As far as the Quartets, I really like the new recordings of with the Pacifica Quartet on Naxos.


----------



## millionrainbows

pendereckiobsessed said:


> So what do you love about his music?


1.) I love its mystery; 2.) and the sheer sound of it; 3.) and its individualism.

The other American corollaries who comes to mind are Charles Ives, Carl Ruggles, Henry Cowell, and Roger Sessions. Ives was virtually "alone in the wilderness," as were Ruggles and Cowell.

Sessions has been criticized for being too aloof, too insular. How Elliott Carter escaped this label, I have not thought through yet. So this "individualism" of Ives, Ruggles, Cowell, Sessions, and Carter I see as being very "American" as well.

"Tertiary" (thirds) was mentioned earlier; and this is part of the "sheer sound" and harmonic lushness of much of Carter's music, while at the same time it shares much 'gnarliness' with serialism.

This is a result, I feel, of Carter accessing the same materials and possibilities as serialists, namely set theory and all the myriad possibilities of 2-through-12-note combinations (listed methodically as an index in the back of Allen Forte's "The Structure of Atonal Music"), but approaching this "enormous room" in a very individual, idiosyncratic way. I have not yet explored this aspect of Carter's working methods, except for some reading about "metric modulation."

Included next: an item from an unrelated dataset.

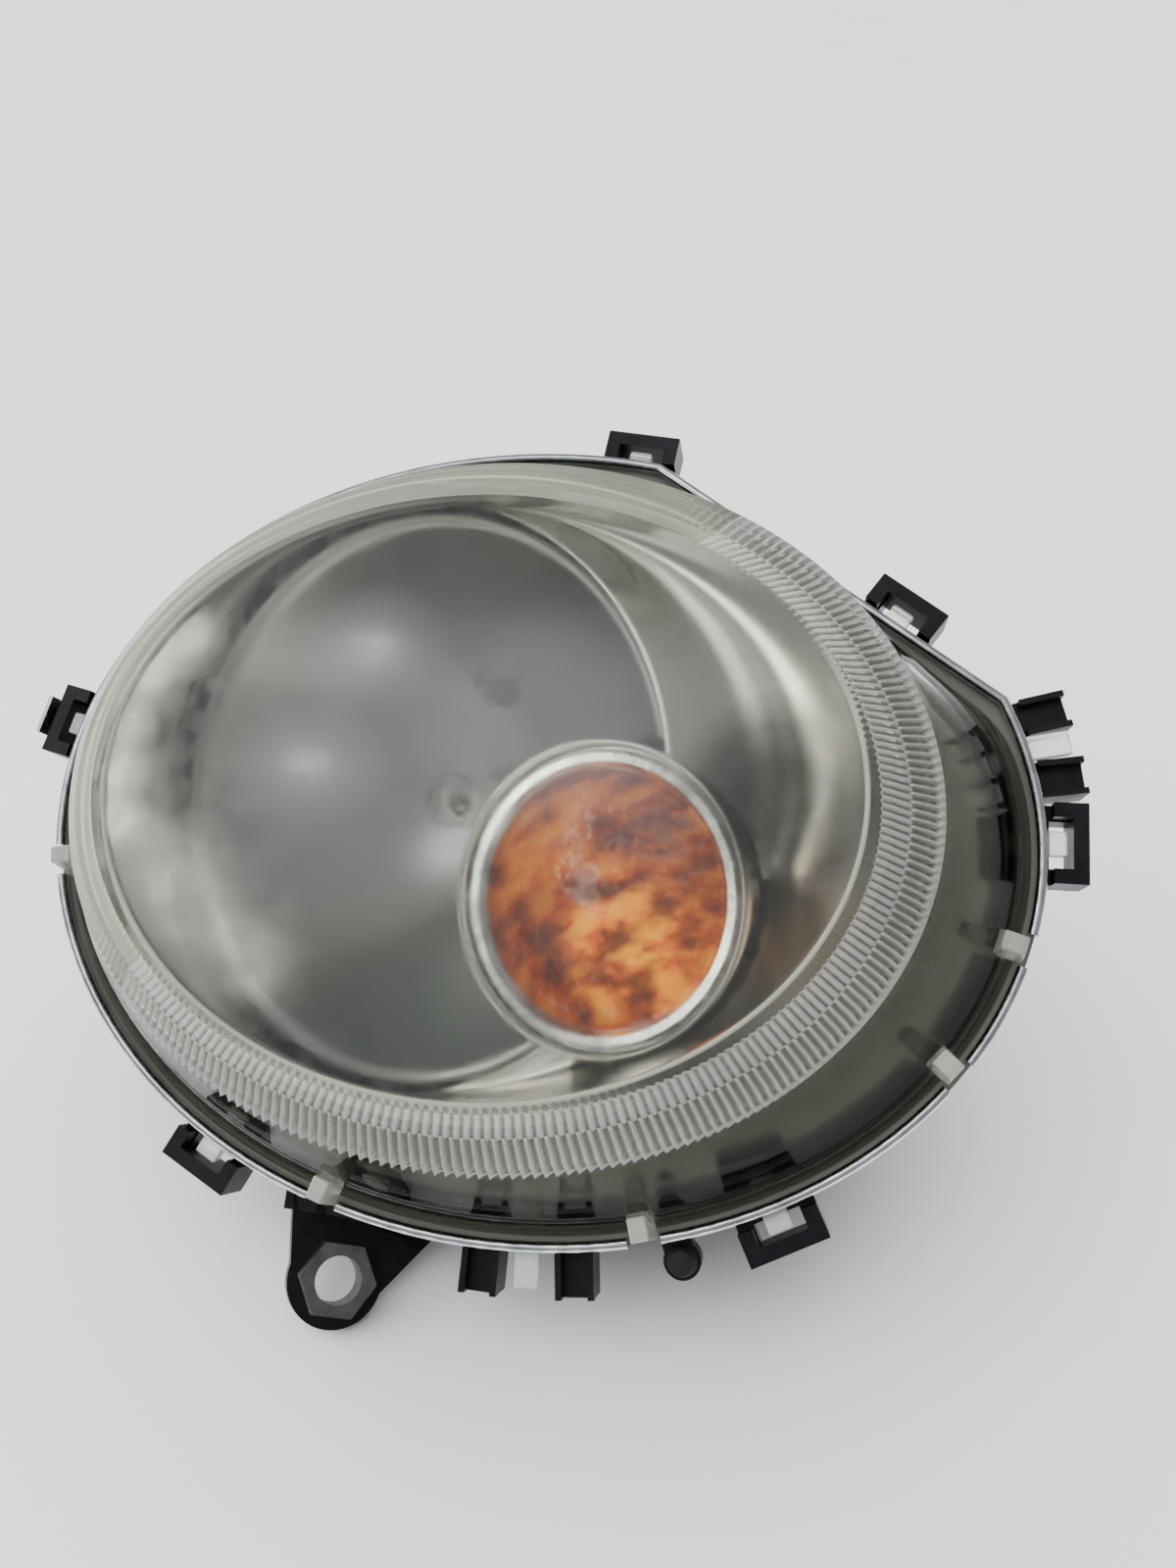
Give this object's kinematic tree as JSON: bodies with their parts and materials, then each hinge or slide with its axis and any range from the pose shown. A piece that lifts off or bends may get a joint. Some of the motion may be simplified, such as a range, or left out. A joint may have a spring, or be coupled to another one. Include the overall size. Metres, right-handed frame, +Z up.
{
  "type": "car headlight assembly",
  "caption": "Oval car headlight: clear fluted lens on a black housing, aimable main bowl, amber turn signal, bulbs, levelling motor and mounting points.",
  "frame": {"origin": "middle of the base of the whole part's box, on the surface it lies on", "axes": "+Z up, +X along the lens's long side to the right as seen from the front, +Y to the rear, away from the viewer in front; the lens faces up and forward, 38 degrees from straight up"},
  "size_m": [0.31, 0.2256, 0.1979],
  "materials": {
    "clear_lens": "hazy clear polycarbonate, yellowed at the edge",
    "bright_trim": "polished, pitted",
    "black_housing": "satin moulded",
    "black_rubber": "soft",
    "silver_bezel": "satin vapour-metallised",
    "mirror_bowl": "bright vapour-metallised, slightly hazed",
    "amber_lens": "moulded transparent amber",
    "clear_glass": "clear",
    "zinc_steel": "zinc plated",
    "bright_steel": "plain steel",
    "brass_insert": "machined",
    "black_plastic": "moulded",
    "grey_plastic": "moulded",
    "white_plastic": "moulded"
  },
  "bodies": {
    "housing": {"outer_lens": "clear_lens", "rim_trim": "bright_trim", "lens_seal": "black_rubber", "housing": "black_housing", "threaded_inserts": "brass_insert", "bumper_peg": "black_rubber", "spring_clip": "bright_steel", "front_bracket": "black_housing", "bracket_screws": "zinc_steel", "bezel": "silver_bezel", "turn_lens": "amber_lens", "turn_ring": "bright_trim", "turn_reflector": "mirror_bowl", "turn_seal": "black_rubber", "pivot_stud": "bright_steel", "level_motor": "black_plastic", "side_seal": "black_rubber", "cap_seal": "black_rubber", "vent_caps": "black_rubber", "main_connector": "black_plastic", "connector_pins": "brass_insert", "motor_screws": "zinc_steel"},
    "swivel": {"pivot_socket": "white_plastic"},
    "reflector": {"main_reflector": "mirror_bowl", "bulb_glass": "clear_glass", "bulb_filaments": "bright_steel", "bulb_shield": "bright_steel", "bulb_base": "bright_steel", "bulb_plug": "black_plastic", "parking_holder": "black_rubber", "parking_bulb": "clear_glass"},
    "clip": {"bulb_clip": "bright_steel"},
    "level_rod": {"level_rod": "white_plastic"},
    "height_knob": {"height_adjuster": "white_plastic"},
    "side_nut": {"side_nut": "white_plastic"},
    "side_screw": {"side_screw": "zinc_steel"},
    "rear_cap": {"rear_cap": "black_plastic"},
    "turn_holder": {"turn_bulb_holder": "grey_plastic", "turn_bulb": "clear_glass"},
    "front_nut": {"adjusting_nut": "zinc_steel"}
  },
  "joints": [
    {"name": "beam_swivel", "type": "hinge", "parent": "housing", "child": "swivel", "pos_m": [-0.05916, 0.06688, 0.12098], "axis": [0.0906, 0.6812, 0.7265], "range_deg": [-1.5, 1.5]},
    {"name": "beam_tilt", "type": "hinge", "parent": "swivel", "child": "reflector", "pos_m": [-0.05916, 0.06688, 0.12098], "axis": [0.897, -0.3728, 0.2377], "range_deg": [-2, 2]},
    {"name": "clip_swing", "type": "hinge", "parent": "reflector", "child": "clip", "pos_m": [-0.00485, 0.01973, 0.05242], "axis": [0.897, -0.3728, 0.2377], "range_deg": [-28, 0]},
    {"name": "level_slide", "type": "slide", "parent": "housing", "child": "level_rod", "axis": [-0.4327, -0.6301, 0.6448], "range_m": [-0.0032, 0.0032]},
    {"name": "height_turn", "type": "hinge", "parent": "housing", "child": "height_knob", "pos_m": [-0.03951, 0.04936, 0.01934], "axis": [-0.4327, -0.6301, 0.6448], "range_deg": [-220, 220]},
    {"name": "nut_slide", "type": "slide", "parent": "housing", "child": "side_nut", "axis": [-0.4327, -0.6301, 0.6448], "range_m": [-0.0028, 0.0028]},
    {"name": "side_turn", "type": "hinge", "parent": "housing", "child": "side_screw", "pos_m": [0.07078, 0.0882, 0.08479], "axis": [-0.4327, -0.6301, 0.6448], "range_deg": [-195, 195]},
    {"name": "cap_turn", "type": "hinge", "parent": "housing", "child": "rear_cap", "pos_m": [0.01751, 0.06711, 0.04238], "axis": [-0.4327, -0.6301, 0.6448], "range_deg": [0, 30]},
    {"name": "turn_holder_turn", "type": "hinge", "parent": "housing", "child": "turn_holder", "pos_m": [0.07398, 0.02703, 0.04112], "axis": [-0.4327, -0.6301, 0.6448], "range_deg": [0, 30]},
    {"name": "front_nut_turn", "type": "hinge", "parent": "housing", "child": "front_nut", "pos_m": [-0.05155, -0.09854, 0.0169], "axis": [0.3287, -0.5016, 0.8003], "range_deg": [-180, 180]}
  ],
  "couplings": [
    {"joint": "level_slide", "follows": "beam_tilt", "m_per_rad": -0.084},
    {"joint": "height_turn", "follows": "beam_tilt", "ratio": -105.56},
    {"joint": "nut_slide", "follows": "beam_swivel", "m_per_rad": -0.1},
    {"joint": "side_turn", "follows": "beam_swivel", "ratio": -125.66}
  ]
}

Oh, yes: and I love the way he spells his name, with 2 l's and 2 t's.


----------



## starthrower

I can't remember a note of Carter's music after listening to a piece. It's like listening to a conversation in a foreign language. I don't understand the content, but I'm hearing the complicated rhythms and dense harmonies. I'm also not really aware of some of the complex structures of these works without reading the notes.


----------



## millionrainbows

starthrower said:


> I can't remember a note of Carter's music after listening to a piece. It's like listening to a conversation in a foreign language. I don't understand the content, but I'm hearing the complicated rhythms and dense harmonies. I'm also not really aware of some of the complex structures of these works without reading the notes.


That's the mystery I was talking about. The Greeks must have felt the same way when looking at the stars.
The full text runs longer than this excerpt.